This patch, inspired by PR target/90483 and libstdc++/118416, implements
some RTL expansion-time simplifications of ptest. A common idiom for
testing a vector against zero is to use ptestz(mask,-1). Alas the code
generated for this is suboptimal, requiring materialization of an all_ones
vector.
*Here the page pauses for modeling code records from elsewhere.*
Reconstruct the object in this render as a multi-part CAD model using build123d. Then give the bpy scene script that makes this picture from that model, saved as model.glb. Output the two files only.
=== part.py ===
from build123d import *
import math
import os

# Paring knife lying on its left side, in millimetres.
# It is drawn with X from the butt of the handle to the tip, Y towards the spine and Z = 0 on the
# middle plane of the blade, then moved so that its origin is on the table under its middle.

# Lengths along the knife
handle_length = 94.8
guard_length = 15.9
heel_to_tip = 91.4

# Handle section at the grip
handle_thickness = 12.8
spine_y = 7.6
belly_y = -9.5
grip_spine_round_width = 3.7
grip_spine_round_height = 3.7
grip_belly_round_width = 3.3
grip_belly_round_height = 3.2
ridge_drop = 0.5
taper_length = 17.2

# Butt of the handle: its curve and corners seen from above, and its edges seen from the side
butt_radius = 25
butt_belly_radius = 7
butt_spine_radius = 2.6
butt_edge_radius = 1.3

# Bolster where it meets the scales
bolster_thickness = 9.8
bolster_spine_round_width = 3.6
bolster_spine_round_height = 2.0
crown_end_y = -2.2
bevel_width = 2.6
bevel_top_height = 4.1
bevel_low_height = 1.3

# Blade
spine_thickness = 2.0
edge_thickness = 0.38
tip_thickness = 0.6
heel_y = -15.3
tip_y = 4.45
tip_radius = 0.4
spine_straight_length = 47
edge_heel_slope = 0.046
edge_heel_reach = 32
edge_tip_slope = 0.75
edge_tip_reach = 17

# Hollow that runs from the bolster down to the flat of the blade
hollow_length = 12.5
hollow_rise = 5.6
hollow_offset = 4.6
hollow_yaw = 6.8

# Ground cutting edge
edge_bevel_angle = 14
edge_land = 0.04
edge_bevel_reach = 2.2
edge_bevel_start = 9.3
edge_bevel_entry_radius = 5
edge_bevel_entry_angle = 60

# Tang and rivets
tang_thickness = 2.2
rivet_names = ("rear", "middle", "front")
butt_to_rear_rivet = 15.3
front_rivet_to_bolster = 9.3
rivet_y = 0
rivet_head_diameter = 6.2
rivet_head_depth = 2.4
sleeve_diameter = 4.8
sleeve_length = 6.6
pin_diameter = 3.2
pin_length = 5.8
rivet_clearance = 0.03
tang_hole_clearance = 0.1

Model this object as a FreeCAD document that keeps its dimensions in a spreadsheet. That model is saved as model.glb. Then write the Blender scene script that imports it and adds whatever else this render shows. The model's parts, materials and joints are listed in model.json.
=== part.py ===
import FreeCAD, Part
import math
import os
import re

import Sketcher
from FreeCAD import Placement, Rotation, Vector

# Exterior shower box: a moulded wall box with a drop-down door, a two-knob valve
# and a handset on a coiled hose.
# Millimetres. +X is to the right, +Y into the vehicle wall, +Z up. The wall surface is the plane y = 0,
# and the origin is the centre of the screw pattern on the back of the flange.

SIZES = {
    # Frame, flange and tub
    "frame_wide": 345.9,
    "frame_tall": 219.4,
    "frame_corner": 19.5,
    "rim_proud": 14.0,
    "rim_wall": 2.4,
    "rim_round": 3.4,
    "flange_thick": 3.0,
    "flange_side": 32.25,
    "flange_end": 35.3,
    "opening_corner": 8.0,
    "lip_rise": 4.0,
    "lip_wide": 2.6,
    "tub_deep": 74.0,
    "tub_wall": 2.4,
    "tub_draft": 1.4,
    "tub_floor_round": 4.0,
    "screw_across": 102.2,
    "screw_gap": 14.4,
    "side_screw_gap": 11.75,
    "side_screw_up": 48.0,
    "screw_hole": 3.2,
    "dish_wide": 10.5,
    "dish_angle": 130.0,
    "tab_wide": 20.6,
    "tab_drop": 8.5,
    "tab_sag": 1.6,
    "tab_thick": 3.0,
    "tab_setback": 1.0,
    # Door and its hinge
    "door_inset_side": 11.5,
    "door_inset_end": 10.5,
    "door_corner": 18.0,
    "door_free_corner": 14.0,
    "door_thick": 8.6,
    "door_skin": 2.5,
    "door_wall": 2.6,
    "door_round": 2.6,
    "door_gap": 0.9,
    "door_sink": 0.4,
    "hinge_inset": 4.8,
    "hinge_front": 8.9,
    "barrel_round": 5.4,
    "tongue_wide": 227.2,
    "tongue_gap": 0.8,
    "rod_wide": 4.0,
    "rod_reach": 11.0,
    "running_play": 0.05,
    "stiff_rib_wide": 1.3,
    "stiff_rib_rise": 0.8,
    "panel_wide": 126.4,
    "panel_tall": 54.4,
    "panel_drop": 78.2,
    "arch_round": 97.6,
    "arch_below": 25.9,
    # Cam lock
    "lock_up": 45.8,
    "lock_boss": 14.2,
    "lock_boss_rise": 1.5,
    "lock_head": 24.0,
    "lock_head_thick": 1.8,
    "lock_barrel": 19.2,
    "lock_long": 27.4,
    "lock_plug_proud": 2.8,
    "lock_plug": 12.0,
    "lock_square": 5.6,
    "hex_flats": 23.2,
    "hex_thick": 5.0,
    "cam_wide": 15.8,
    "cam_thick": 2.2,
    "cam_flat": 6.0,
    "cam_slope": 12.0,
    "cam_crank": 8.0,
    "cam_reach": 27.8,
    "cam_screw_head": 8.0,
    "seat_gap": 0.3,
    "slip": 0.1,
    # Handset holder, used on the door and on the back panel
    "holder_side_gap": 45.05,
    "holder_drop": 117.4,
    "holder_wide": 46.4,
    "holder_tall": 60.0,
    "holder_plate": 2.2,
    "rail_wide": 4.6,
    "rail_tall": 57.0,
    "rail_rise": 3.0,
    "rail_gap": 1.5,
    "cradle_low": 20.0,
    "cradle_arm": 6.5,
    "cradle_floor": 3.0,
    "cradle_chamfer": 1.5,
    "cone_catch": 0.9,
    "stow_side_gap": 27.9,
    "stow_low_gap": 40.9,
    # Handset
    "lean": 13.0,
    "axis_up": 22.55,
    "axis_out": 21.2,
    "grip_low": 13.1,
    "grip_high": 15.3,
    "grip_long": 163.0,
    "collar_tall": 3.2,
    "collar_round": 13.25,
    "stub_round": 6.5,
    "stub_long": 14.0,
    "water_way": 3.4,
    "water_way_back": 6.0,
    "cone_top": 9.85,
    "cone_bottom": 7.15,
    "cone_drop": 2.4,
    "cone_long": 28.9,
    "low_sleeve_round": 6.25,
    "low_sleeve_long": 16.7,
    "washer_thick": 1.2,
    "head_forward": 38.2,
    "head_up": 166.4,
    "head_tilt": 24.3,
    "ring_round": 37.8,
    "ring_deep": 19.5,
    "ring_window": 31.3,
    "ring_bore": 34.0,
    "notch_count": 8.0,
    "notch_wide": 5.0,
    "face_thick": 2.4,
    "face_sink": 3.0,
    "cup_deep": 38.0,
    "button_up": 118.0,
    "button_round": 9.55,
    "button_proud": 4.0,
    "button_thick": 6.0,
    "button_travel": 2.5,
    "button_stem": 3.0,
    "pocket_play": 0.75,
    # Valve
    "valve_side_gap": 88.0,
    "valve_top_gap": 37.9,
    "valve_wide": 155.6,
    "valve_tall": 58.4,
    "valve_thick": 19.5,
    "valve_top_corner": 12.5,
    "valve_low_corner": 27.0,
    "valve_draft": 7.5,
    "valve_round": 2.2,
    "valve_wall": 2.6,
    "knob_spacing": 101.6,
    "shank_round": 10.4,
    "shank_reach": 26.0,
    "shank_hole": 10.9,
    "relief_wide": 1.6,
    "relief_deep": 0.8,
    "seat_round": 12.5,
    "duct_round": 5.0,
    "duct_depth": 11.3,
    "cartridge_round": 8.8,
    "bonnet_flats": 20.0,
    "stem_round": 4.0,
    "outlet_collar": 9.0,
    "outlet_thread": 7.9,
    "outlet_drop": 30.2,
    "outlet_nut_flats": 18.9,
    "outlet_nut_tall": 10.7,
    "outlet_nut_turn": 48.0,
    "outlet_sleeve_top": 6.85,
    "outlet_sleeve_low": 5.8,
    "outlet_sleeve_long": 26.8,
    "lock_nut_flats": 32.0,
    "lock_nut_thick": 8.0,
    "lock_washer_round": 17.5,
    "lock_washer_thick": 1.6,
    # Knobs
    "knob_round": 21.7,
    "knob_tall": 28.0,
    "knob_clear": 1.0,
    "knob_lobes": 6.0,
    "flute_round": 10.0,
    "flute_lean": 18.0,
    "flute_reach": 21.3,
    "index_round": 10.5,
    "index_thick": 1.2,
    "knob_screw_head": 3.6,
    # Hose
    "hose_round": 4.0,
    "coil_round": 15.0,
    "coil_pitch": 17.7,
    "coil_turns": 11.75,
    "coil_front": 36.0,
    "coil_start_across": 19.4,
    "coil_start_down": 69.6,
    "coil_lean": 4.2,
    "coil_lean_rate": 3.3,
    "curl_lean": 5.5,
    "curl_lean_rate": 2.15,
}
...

Given that ptestz(x,y) is defined as (x & y) == 0, an equivalent
form is ptestz(mask,mask), saving an instruction (if ~0 isn't available).
Consider the function:
typedef long long v2di __attribute__ ((__vector_size__ (16)));
int foo (v2di x)
{
return __builtin_ia32_ptestz128(x,~(v2di){0,0});
}
foo: xorl %eax, %eax
vptest %xmm0, %xmm0
sete %al
ret
2026-05-19 Roger Sayle <roger@nextmovesoftware.com>
gcc/ChangeLog
PR target/90483
PR libstdc++/118416
* config/i386/i386-expand.cc (ix86_expand_sse_ptest): Refactor
with optimizations for PTESTZ*, PTESTC* and PTESTNZC*, including
transforming ptestz(x,-1) into ptestz(x,x).
gcc/testsuite/ChangeLog
PR target/90483
PR libstdc++/118416
* gcc.target/i386/sse4_1-ptest-8.c: New test case.
* gcc.target/i386/sse4_1-ptest-9.c: Likewise.